Still, Labour’s lead is actually smaller than the last time Focaldata ran an MRP poll, suggesting Sunak has won back some Tory voters following his party’s polling nadir during Liz Truss’s brief premiership.

According to John Curtice, an influential polling analyst who’s also a professor of politics of Strathclyde University, the fact the Tories have few allies in Parliament suggest their only potential route to forming the next government would be to win 315 seats — and the survey shows they are far short of that.

Still, the governing party could yet dent Labour’s ambitions, he said. “If you define winning as denying Labour a majority, that’s still up for grabs.”

The debate over whether Labour, which holds a double-digit lead in most opinion polls, is on course for an outright majority or merely the largest party in Parliament intensified after initial analysis of local election results last month. That showed a strong performance by the opposition party but likely relying on smaller parties to form a government.

But subsequent analysis has made more of the evidence of tactical voting in that poll, which points to a far worse picture for the governing party.

Focaldata’s survey also points to a dire outlook for the Tories. Its Multilevel Regression and Post-stratification aims to give a more detailed prediction than a standard opinion poll, taking local factors into account to predict the result for each seat in Great Britain.
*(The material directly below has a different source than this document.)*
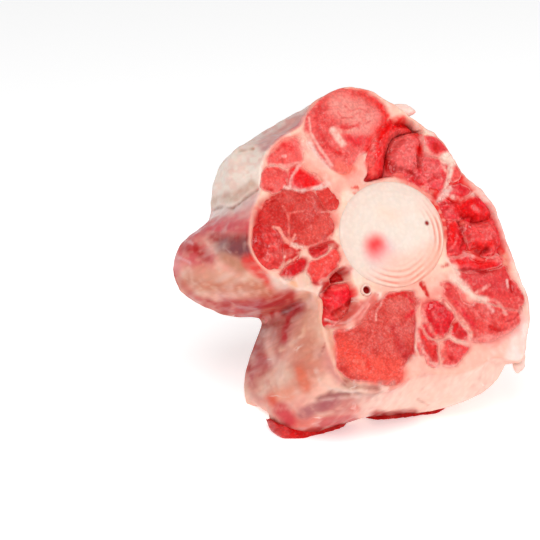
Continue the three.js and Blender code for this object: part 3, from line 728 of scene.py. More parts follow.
# %% Strokes on the left part of the cut
WING_STROKES = [
    ([(259, 214), (257, 228), (257, 240), (261, 254)], 8, 3, (196, 10, 24), 0.9),
    ([(280, 212), (290, 224), (300, 216)], 24, 10, (204, 58, 54), 0.5),
    ([(304, 238), (320, 232), (330, 222)], 12, 6, (236, 96, 86), 0.5),
    ([(283, 207), (287, 213), (289, 222), (289, 235), (291, 243)], 2.2, 1, (244, 128, 116), 0.9, -0.1),
    ([(289, 213), (303, 211)], 1.8, 1, (240, 120, 108), 0.7),
    ([(273, 227), (279, 228), (283, 237), (288, 243), (298, 248)], 3, 1, (250, 158, 142), 0.95, -0.15),
    ([(295, 235), (291, 243)], 2.2, 1, (248, 150, 136), 0.9),
    ([(291, 244), (299, 247), (307, 249)], 4.5, 1.5, (252, 192, 176), 0.95, -0.15),
    ([(306, 248), (318, 245), (327, 241), (333, 235)], 3, 1.2, (252, 156, 142), 0.9),
    ([(306, 250), (296, 256), (287, 264), (281, 268)], 4.5, 1.5, (250, 188, 168), 0.9),
    ([(282, 267), (285, 256)], 1.8, 1, (252, 190, 172), 0.9),
    ([(280, 247), (288, 246)], 3.4, 1.2, (212, 18, 34), 0.9, 0.3),
    ([(300, 250), (293, 257), (287, 260)], 3.4, 1.2, (204, 14, 30), 0.95, 0.3),
    ([(283, 253), (290, 253)], 6, 2.5, (226, 104, 96), 0.7),
    ([(267, 204), (276, 200)], 1.8, 1, (184, 20, 30), 0.8, 0.1),
    ([(322, 212), (334, 211)], 1.8, 1, (250, 152, 140), 0.8),
    ([(285, 273), (295, 268), (304, 262)], 9, 2.5, (214, 28, 42), 0.8),
    ([(313, 251), (321, 248), (328, 242)], 7.5, 2, (206, 24, 40), 0.9, 0.2),
    ([(333, 243), (336, 246)], 5, 1.5, (202, 24, 40), 0.9, 0.3),
    ([(318, 268), (326, 260), (336, 256)], 14, 5, (247, 84, 76), 0.6),
    ([(313, 281), (319, 284)], 5, 2, (200, 42, 48), 0.85, 0.2),
    ([(305, 276), (309, 287)], 8, 3, (228, 196, 174), 0.7),
    ([(291, 274), (299, 269), (304, 264)], 7, 3, (212, 40, 46), 0.8),
    ([(283, 280), (298, 290), (316, 293)], 10, 4, (240, 214, 198), 0.8),
    ([(293, 284), (294, 286)], 6, 2.5, (240, 172, 132), 0.8),
    ([(331, 282), (338, 274), (346, 270)], 11, 2.5, (200, 2, 30), 0.95),
    ([(327, 285), (325, 296), (325, 310)], 8, 3, (196, 2, 22), 0.9, 0.6),
    ([(331, 301), (342, 295), (353, 292)], 11, 4, (246, 42, 54), 0.9, -0.5),
    ([(334, 290), (350, 285)], 5, 2.5, (250, 92, 88), 0.8, -0.2),
    ([(353, 300), (343, 308), (334, 314)], 4.5, 1.5, (184, 8, 20), 0.95, 0.3),
    ([(343, 319), (352, 313), (361, 305)], 13, 4, (222, 86, 78), 0.9),
    ([(358, 322), (368, 310), (374, 300)], 10, 5, (226, 96, 86), 0.8),
    ([(325, 320), (335, 323), (348, 322), (358, 313), (366, 303), (371, 295)],
     2.4, 1, (251, 192, 182), 0.9, -0.3),
    ([(328, 326), (345, 327), (360, 318), (369, 304)], 2.2, 1, (249, 172, 162), 0.85, -0.2),
    ([(375, 294), (377, 295)], 2.6, 1, (190, 28, 30), 0.9, 0.2),
]
print("strokes on the left part:", len(WING_STROKES))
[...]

Northern Ireland is not covered.

The pollster did consider other possible scenarios that could reduce the chances of a big Labour victory.

If the right-wing Reform party was to stand aside for the Conservatives in their marginal seats, as the Brexit Party did in the 2019 election, Labour would win 401 seats and the Tories 201, the analysis showed.

But even in the worst-case scenario for Labour — in which the considerable bloc of undecided voters also break for the Tories, in addition to Reform standing aside — it would still be the biggest party in a hung Parliament, it found.